The money will likely lead to more tips and perhaps the discovery of more minor violations, he said, but on the highest level, Beales doesn’t expect a new wave of huge violations to start flooding out. At least not to enough of a degree that would significantly alter the D&O market, something that is generally affected by major claims. “Significant fraud always bubbles to the top [regardless of incentives],” he said. “This volume will be more noise than substantive.”

But even if it is merely noise, that doesn’t mean companies are off the hook. “Even if it’s not a legitimate claim and the SEC comes knocking on the door … you don’t tell these people ‘Go away,'” said Laura Markovich, partner at Sedgwick. “They won’t. They’ll come back with a subpoena.”

And just dealing with false claims can run up a big bill quickly. “Lawyers are expensive,” said Cassidy, noting that this is even truer for Wall Street firms. “And New York lawyers are … well … they’re very expensive.”

In regards to increased Foreign Corrupt Practices Act enforcement, the panel said that there will be two major aspects for companies to consider: (1) anti-bribery provisions and (2) the accounting part, which will mandate the need for better internal controls.

The first factor may be especially important for Canadian companies.
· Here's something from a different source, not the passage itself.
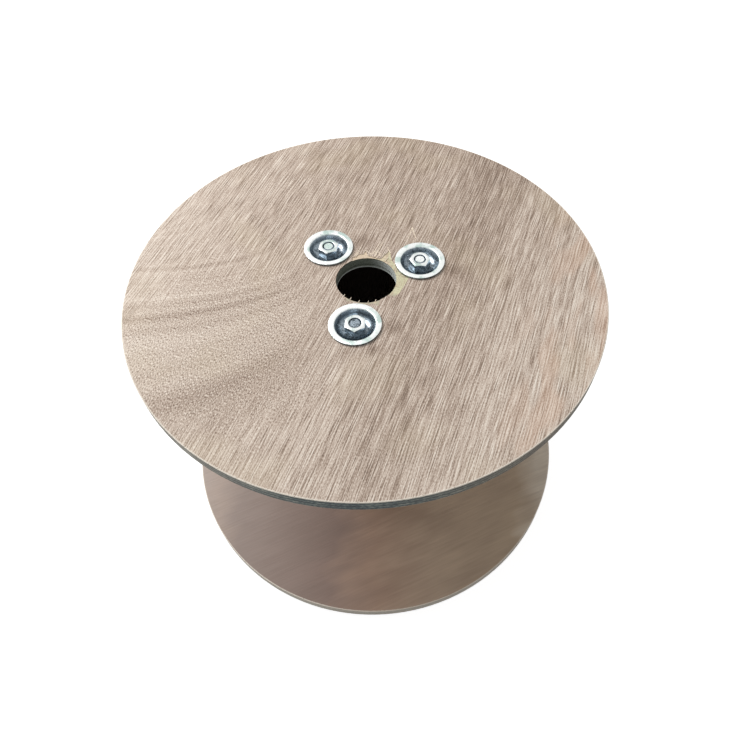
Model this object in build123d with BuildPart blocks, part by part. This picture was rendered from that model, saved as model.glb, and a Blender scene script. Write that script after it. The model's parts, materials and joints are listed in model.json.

If they have operations in the United States (or in some cases, even if they don’t) they will be at risk of regulator action. And Cassidy cautioned that this may be difficult to navigate given the fact that Canada is increasingly becoming a resource-based economy. He mentioned that in other locations where this has been the case (Cassidy listed parts of Africa, Russia and Kazakhstan), corruption and bribes have been more typical than, say, in economies in which retail or services drive the economy. “Historically, business has been done a little differently than what we might find acceptable [in Canada],” said Cassidy.

Canada is certainly not Nigeria. The business climate and legal culture would never allow for pervasive bribery and other illegal behavior. So for those in the energy and resources sector, the obvious solution is to remain above board in all operations.

But I do image that many companies will find that, when shipping oil and coal throughout the world, staying true to your ethics — and even within the code of the law — can sometimes be easier said than done.

[Correction: this post originally listed Ashley Beales as working for Canada Berkley. It has been update to reflect the fact that the company is called Berkley Professional Liability. Apologies.]